We had multiple common libraries here, e.g. we had contracts that were only relevant for a few applications. These contracts we got as XSD from external providers. So to avoid having all our apps have to build these contracts (if we had put them in a common module), we made own modules for them that were only included as dependencies in the apps that needed them.
We had a module name test, that was for: applications just relevant for tests (e.g. application that creates Kafka topics before all the other apps start when running locally using docker-compose), possibility for integration-tests (as mentioned above, but we never used it for that but we could / will when the need arises).
We also had multiple other
. folders, like
.docker for all files to run the parts or the whole repo using docker and docker-compose.
After migrating most of our code base to monorepo, developers often hated when they had to work on non-monorepo applications. The developer experience was just, for us, better and easier. This is probably not only because of the new structure on our code, but GitHub Actions has solved many of the negative tooling problems that monorepos often have.
There was a high degree of learning and culture that had to be changed, especially since while we were migrating we could not put our regular development on pause which basically split the team somewhat.
We migrated app by app and this was a bit cumbersome for some parts, for example, we had some common libraries or contracts that were on Nexus and still highly used. So when we copied these to the monorepo, we basically had 2 places to maintain them (since some apps still depended on the ones in Nexus and migrated apps on those in monorepo). This could have been solved more elegantly if all dependencies were accessible from the internet, but the Nexus we had was on our internal internet. If it was accessible, we could add a
settings.xml file to resolve the dependencies in monorepo or the other way around.
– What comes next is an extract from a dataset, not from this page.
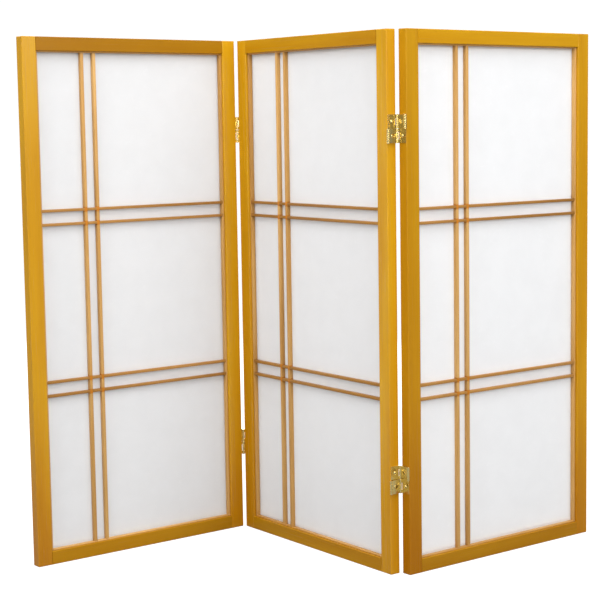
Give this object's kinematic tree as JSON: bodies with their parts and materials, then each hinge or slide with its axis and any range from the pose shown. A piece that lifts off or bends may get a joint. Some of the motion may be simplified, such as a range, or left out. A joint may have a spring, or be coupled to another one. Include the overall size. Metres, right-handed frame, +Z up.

If monorepo would be master, we would have to publish the dependencies to GitHub Package Registry. Development on those apps that depended on Nexus was also done behind Citrix, so many walls to climb. We ended up duplicating for a while and it worked fine, but an extra inconvenience.
Overall, the decision to migrate to monorepo was the right one given our situation and the team is happier for it. But many things had to be changed for it to work. E.g. our test strategy, it would have worked not changing it, but then it would be tons of Maven modules if we did it the same way as before.
It's been a while since this post was made and I'm currently at a new project and customer. They had already used monorepo to some degree before but it was a bit, how can I say it, overused or misused? E.g. there were a bunch of maven modules for every kind of small lib you could imagine.So one maven module could have a few classes and that was it. This, combined with a lack of code stewardship made the codebase somewhat of a nightmare and when I came in, they were already on the way to migrate everything into a new monorepo that used Kubernetes instead of Liberty.
This made me realize that code stewardship and a combined ownership between the team over multiple years is a must. The last place I was (that is described above) have not gotten that far yet, it's just a few years down the line for them so these problems have yet to manifest itself. So, I'm updating this post as a heads up! Luckily, we have a team that is now getting more autonomous, which hopefully will make it easier to have the code ownership and stewardship over time but consider this, as in a monorepo, the broken window theory might apply to the whole repo (instead of just the current if you have many).
Another note, at the new project we use GitLab instead, and at least at the point of writing the original post, GitHub Actions did not have a manual step so we made a convention to create a dev/** branch if we wanted things out in dev (don't know if GitHub has this feature now), but GitLab has the option to create a manual trigger. We use this to enable deployment of applications to any test environment (yes, back to a few of those again, but still not that many) no matter what branch. I kind of like this, it's easier.
A comment was posted asking for a GitLab example, so I updated the sample based on what we do at the place I am now. This is based on the manual trigger for side branches as well (mentioned above). Another side note, we are migrating a lot of applications and some of them miss a good test suite, so we also have manual triggers for prod deployments on those. This means we can specify which apps are "safe enough" for automatic deploy to prod vs not. Our goal is to have automatic deploy to prod when merging to master, but not all apps are up to it yet.